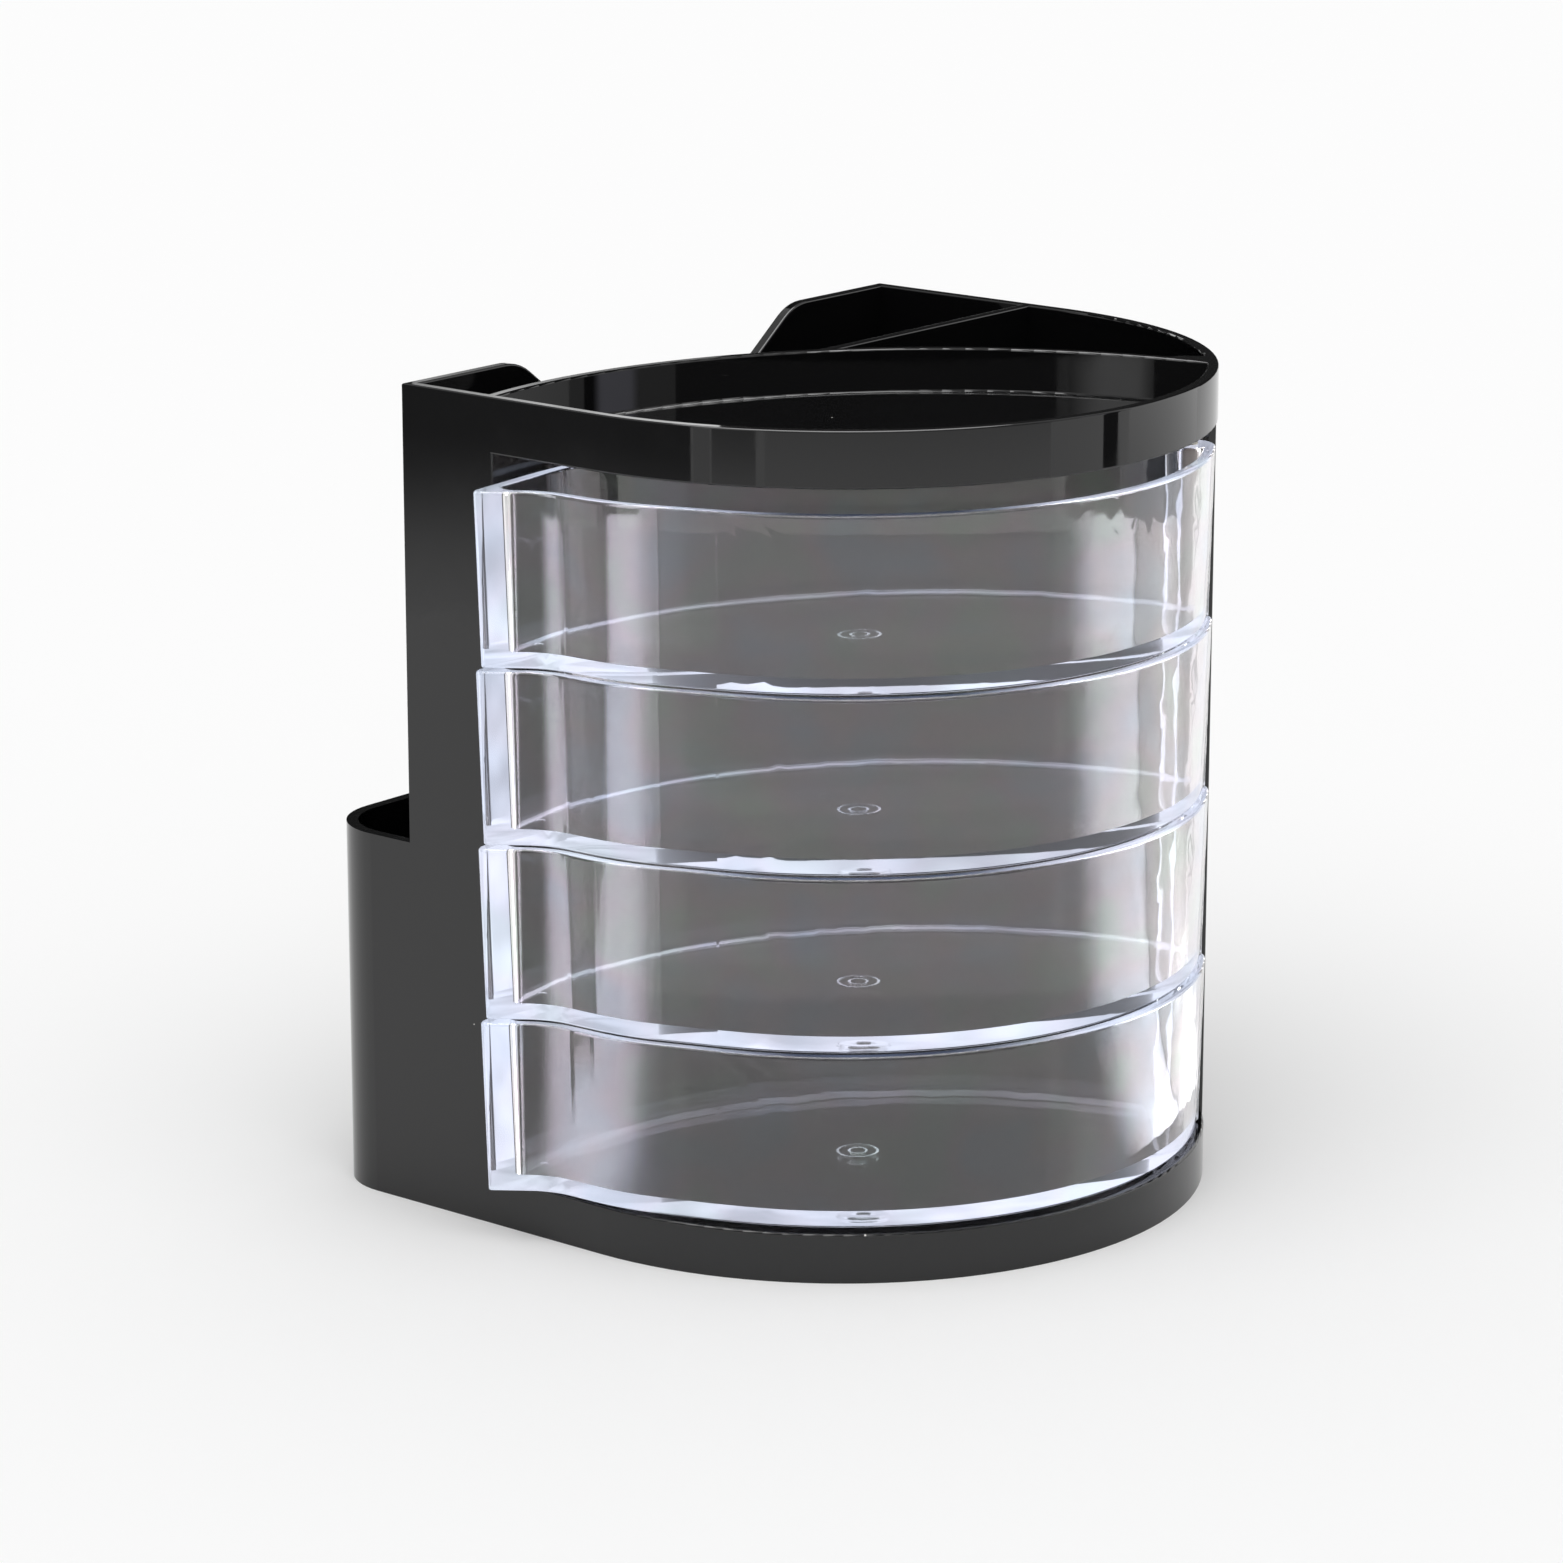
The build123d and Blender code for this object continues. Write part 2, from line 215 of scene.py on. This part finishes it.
@dataclass(frozen=True)
class ClearPolystyrene:
    """General-purpose polystyrene, uncoloured and moulded in a polished tool.

    It is as clear as glass and bends light more than glass does, so its edges gather light. That light is
    painted on as a glow.

    Attributes:
        name: The material's name.
        ior: Refractive index of polystyrene.
        roughness: Roughness of the polished skin.
        flow_mm: Length of the waves that the flowing plastic leaves, about the height of a drawer.
        flow_height_mm: Height of those waves.
        flow_roughness: How much the finer waves add.
        stress_colours: Tints along the stress pattern. They are faint.
        stress_mm: Size of a stress field, about half the height of a drawer.
        painted_glow_colours: Colours of the painted glow that stands for caught light, from the rest of the
            drawer to the darker painted shade at the middle of its front.
        front_heading: The way to the middle of the round front, in degrees from +X towards +Y.
        front_from_mm: How far that way the second colour starts to show.
        front_to_mm: How far that way it is full.
        painted_glow_strength: Least and most strength of the painted glow that stands for caught light
            leaking out, where 1 is white.
        edge_mm: How far apart brighter places lie along an edge.
        edge_detail: How many times finer patterns are laid over them.
        edge_span: Levels of the pattern that give the least and the most light.
        caught_after: Mirror bounces after which the light counts as caught.
    """

    name: str = "clear_polystyrene_moulded"
    ior: float = 1.59
    roughness: float = 0.015
    flow_mm: float = 34.0
    flow_height_mm: float = 0.006
    flow_roughness: float = 0.4
    stress_colours: tuple[tuple[float, str], ...] = (
        (0.35, "#f3f7fd"), (0.5, "#fbf3f6"), (0.65, "#f4faf4"))
    stress_mm: float = 17.0
    painted_glow_colours: tuple[tuple[float, str], ...] = ((0.0, "#d9e0f2"), (1.0, "#4f5a72"))
    front_heading: float = -135.0
    front_from_mm: float = 58.0
    front_to_mm: float = 70.0
    painted_glow_strength: tuple[float, float] = (0.75, 1.35)
    edge_mm: float = 21.0
    edge_detail: float = 2.0
    edge_span: tuple[float, float] = (0.35, 0.65)
    caught_after: float = 3.5

    def build(self) -> bpy.types.Material:
        """Build the material.

        Returns:
            The finished material.
        """
        material, tree = new_material(self.name)
        place = add_node(tree, "ShaderNodeTexCoord").outputs["Object"]
        flow = add_node(tree, "ShaderNodeTexNoise",
                        {"Scale": 1 / (self.flow_mm * MM), "Detail": 1.0,
                         "Roughness": self.flow_roughness},
                        {"Vector": place})
        skin = add_node(tree, "ShaderNodeBump",
                        {"Strength": 1.0, "Distance": self.flow_height_mm * MM},
                        {"Height": flow.outputs["Fac"]})
        # Stress left by the cooling shows as faint tints.
        stress = add_node(tree, "ShaderNodeTexNoise",
                          {"Scale": 1 / (self.stress_mm * MM), "Detail": 1.0}, {"Vector": place})
        tint = add_ramp(tree, stress.outputs["Fac"], self.stress_colours)
        shader = add_node(tree, "ShaderNodeBsdfPrincipled",
                          {"Roughness": self.roughness, "IOR": self.ior, "Transmission Weight": 1.0},
                          {"Base Color": tint, "Normal": skin.outputs["Normal"]})
        # Painted light: light caught between the two faces of a wall runs along it until it leaks out at an
        # edge. A render stops following it before that, so a painted glow stands for the light that would
        # come out.
        bounces = add_node(tree, "ShaderNodeLightPath").outputs["Glossy Depth"]
        caught = add_node(tree, "ShaderNodeMath", {"operation": "GREATER_THAN", 1: self.caught_after},
                          {0: bounces})
        # The painted glow is brighter in some places than others.
        leaks = add_node(tree, "ShaderNodeTexNoise",
                         {"Scale": 1 / (self.edge_mm * MM), "Detail": self.edge_detail},
                         {"Vector": place})
        level = add_node(tree, "ShaderNodeMapRange",
                         {"From Min": self.edge_span[0], "From Max": self.edge_span[1],
                          "To Min": self.painted_glow_strength[0], "To Max": self.painted_glow_strength[1]},
                         {"Value": leaks.outputs["Fac"]})
        # Painted shade: the painted glow turns darker towards the middle of the round front.
        heading = math.radians(self.front_heading)
        ahead = add_node(tree, "ShaderNodeVectorMath",
                         {"operation": "DOT_PRODUCT", 1: (math.cos(heading), math.sin(heading), 0.0)},
                         {0: place})
        share = add_node(tree, "ShaderNodeMapRange",
                         {"From Min": self.front_from_mm * MM, "From Max": self.front_to_mm * MM},
                         {"Value": ahead.outputs["Value"]})
        # Painted glow: the clear drawers give off light, though they are no lamp.
        glow = add_node(tree, "ShaderNodeEmission", {},
                        {"Color": add_ramp(tree, share.outputs["Result"], self.painted_glow_colours),
                         "Strength": level.outputs["Result"]})
        whole = add_node(tree, "ShaderNodeMixShader", {},
                         {0: caught.outputs["Value"], 1: shader.outputs["BSDF"],
                          2: glow.outputs["Emission"]})
        add_node(tree, "ShaderNodeOutputMaterial", {}, {"Surface": whole.outputs["Shader"]})
        return material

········

§ **Task goal**
Emit the full listing verbatim.

§ **Task response**
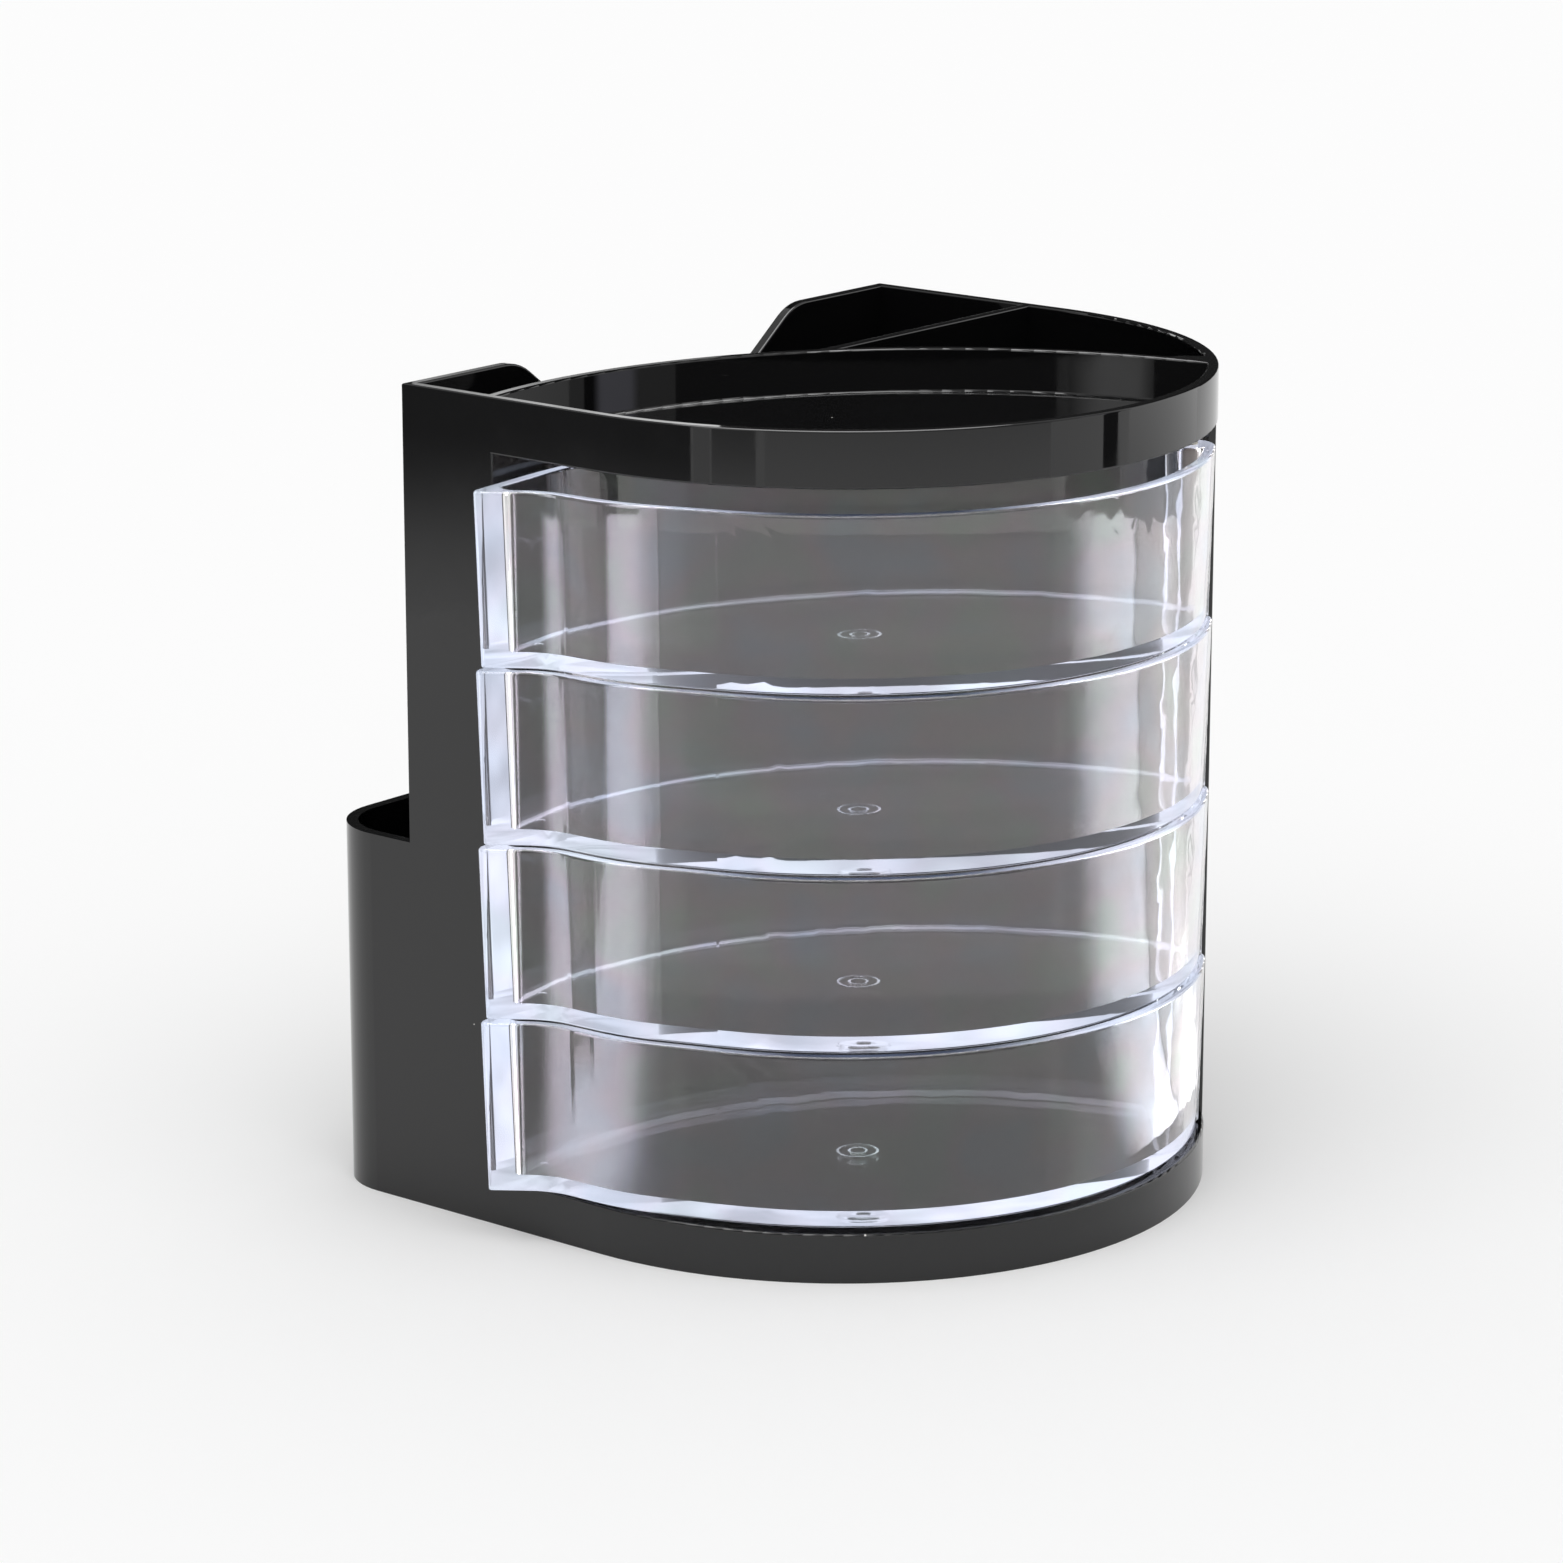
The build123d and Blender code for this object continues. Write part 2, from line 215 of scene.py on. This part finishes it.
@dataclass(frozen=True)
class ClearPolystyrene:
    """General-purpose polystyrene, uncoloured and moulded in a polished tool.

    It is as clear as glass and bends light more than glass does, so its edges gather light. That light is
    painted on as a glow.

    Attributes:
        name: The material's name.
        ior: Refractive index of polystyrene.
        roughness: Roughness of the polished skin.
        flow_mm: Length of the waves that the flowing plastic leaves, about the height of a drawer.
        flow_height_mm: Height of those waves.
        flow_roughness: How much the finer waves add.
        stress_colours: Tints along the stress pattern. They are faint.
        stress_mm: Size of a stress field, about half the height of a drawer.
        painted_glow_colours: Colours of the painted glow that stands for caught light, from the rest of the
            drawer to the darker painted shade at the middle of its front.
        front_heading: The way to the middle of the round front, in degrees from +X towards +Y.
        front_from_mm: How far that way the second colour starts to show.
        front_to_mm: How far that way it is full.
        painted_glow_strength: Least and most strength of the painted glow that stands for caught light
            leaking out, where 1 is white.
        edge_mm: How far apart brighter places lie along an edge.
        edge_detail: How many times finer patterns are laid over them.
        edge_span: Levels of the pattern that give the least and the most light.
        caught_after: Mirror bounces after which the light counts as caught.
    """

    name: str = "clear_polystyrene_moulded"
    ior: float = 1.59
    roughness: float = 0.015
    flow_mm: float = 34.0
    flow_height_mm: float = 0.006
    flow_roughness: float = 0.4
    stress_colours: tuple[tuple[float, str], ...] = (
        (0.35, "#f3f7fd"), (0.5, "#fbf3f6"), (0.65, "#f4faf4"))
    stress_mm: float = 17.0
    painted_glow_colours: tuple[tuple[float, str], ...] = ((0.0, "#d9e0f2"), (1.0, "#4f5a72"))
    front_heading: float = -135.0
    front_from_mm: float = 58.0
    front_to_mm: float = 70.0
    painted_glow_strength: tuple[float, float] = (0.75, 1.35)
    edge_mm: float = 21.0
    edge_detail: float = 2.0
    edge_span: tuple[float, float] = (0.35, 0.65)
    caught_after: float = 3.5

    def build(self) -> bpy.types.Material:
        """Build the material.

        Returns:
            The finished material.
        """
        material, tree = new_material(self.name)
        place = add_node(tree, "ShaderNodeTexCoord").outputs["Object"]
        flow = add_node(tree, "ShaderNodeTexNoise",
                        {"Scale": 1 / (self.flow_mm * MM), "Detail": 1.0,
                         "Roughness": self.flow_roughness},
                        {"Vector": place})
        skin = add_node(tree, "ShaderNodeBump",
                        {"Strength": 1.0, "Distance": self.flow_height_mm * MM},
                        {"Height": flow.outputs["Fac"]})
        # Stress left by the cooling shows as faint tints.
        stress = add_node(tree, "ShaderNodeTexNoise",
                          {"Scale": 1 / (self.stress_mm * MM), "Detail": 1.0}, {"Vector": place})
        tint = add_ramp(tree, stress.outputs["Fac"], self.stress_colours)
        shader = add_node(tree, "ShaderNodeBsdfPrincipled",
                          {"Roughness": self.roughness, "IOR": self.ior, "Transmission Weight": 1.0},
                          {"Base Color": tint, "Normal": skin.outputs["Normal"]})
        # Painted light: light caught between the two faces of a wall runs along it until it leaks out at an
        # edge. A render stops following it before that, so a painted glow stands for the light that would
        # come out.
        bounces = add_node(tree, "ShaderNodeLightPath").outputs["Glossy Depth"]
        caught = add_node(tree, "ShaderNodeMath", {"operation": "GREATER_THAN", 1: self.caught_after},
                          {0: bounces})
        # The painted glow is brighter in some places than others.
        leaks = add_node(tree, "ShaderNodeTexNoise",
                         {"Scale": 1 / (self.edge_mm * MM), "Detail": self.edge_detail},
                         {"Vector": place})
        level = add_node(tree, "ShaderNodeMapRange",
                         {"From Min": self.edge_span[0], "From Max": self.edge_span[1],
                          "To Min": self.painted_glow_strength[0], "To Max": self.painted_glow_strength[1]},
                         {"Value": leaks.outputs["Fac"]})
        # Painted shade: the painted glow turns darker towards the middle of the round front.
        heading = math.radians(self.front_heading)
        ahead = add_node(tree, "ShaderNodeVectorMath",
                         {"operation": "DOT_PRODUCT", 1: (math.cos(heading), math.sin(heading), 0.0)},
                         {0: place})
        share = add_node(tree, "ShaderNodeMapRange",
                         {"From Min": self.front_from_mm * MM, "From Max": self.front_to_mm * MM},
                         {"Value": ahead.outputs["Value"]})
        # Painted glow: the clear drawers give off light, though they are no lamp.
        glow = add_node(tree, "ShaderNodeEmission", {},
                        {"Color": add_ramp(tree, share.outputs["Result"], self.painted_glow_colours),
                         "Strength": level.outputs["Result"]})
        whole = add_node(tree, "ShaderNodeMixShader", {},
                         {0: caught.outputs["Value"], 1: shader.outputs["BSDF"],
                          2: glow.outputs["Emission"]})
        add_node(tree, "ShaderNodeOutputMaterial", {}, {"Surface": whole.outputs["Shader"]})
        return material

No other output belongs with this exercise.